For trainings with many channels, we often observe that MadNIS reduces the contribution of some channels such that it is close to zero. In this case, it can be useful to disable these channels entirely. To this end, the Integrator class has the options channel_dropping_threshold and channel_dropping_interval. The latter specifies the number of training iterations between checks for channels that can be dropped. The former is a number between 0 and 1. All channels with a combined relative contribution to the total integral that is below this threshold are dropped. If a callback function is used to monitor the training progress, the number of channels that were dropped after a training iteration can be found in the dropped_channels field of the TrainingStatus object passed to the callback function.

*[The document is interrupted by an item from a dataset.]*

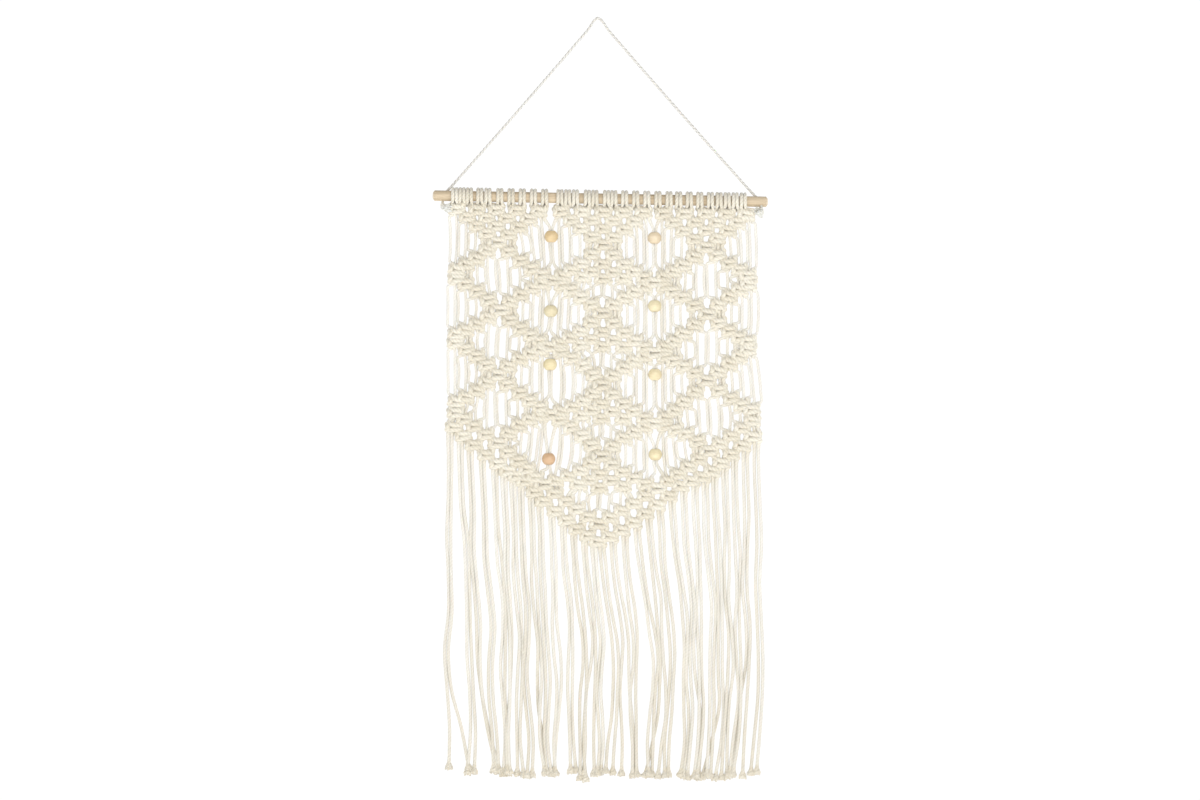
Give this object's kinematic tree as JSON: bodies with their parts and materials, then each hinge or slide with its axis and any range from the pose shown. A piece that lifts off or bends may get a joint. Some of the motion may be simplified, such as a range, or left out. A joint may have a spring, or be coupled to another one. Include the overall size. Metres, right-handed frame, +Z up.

Limiting memory usage of buffered training

For buffered training, MadNIS has to store the prior channel weights returned by the integrand. In cases with very many channels, this can require a lot of memory. Since in such cases, the contribution of most channels at a given point will be close to 0, the memory usage can be reduced by only buffering the channel weights of channels with large contributions. The parameter max_stored_channel_weights of the Integrator class specifies the number of stored channel weights. Note that if this option is enabled, both the weights and indices of the channels have to be stored, so the amount of memory used is 2 * buffer_capacity * max_stored_channel_weights * 8 in double precision mode.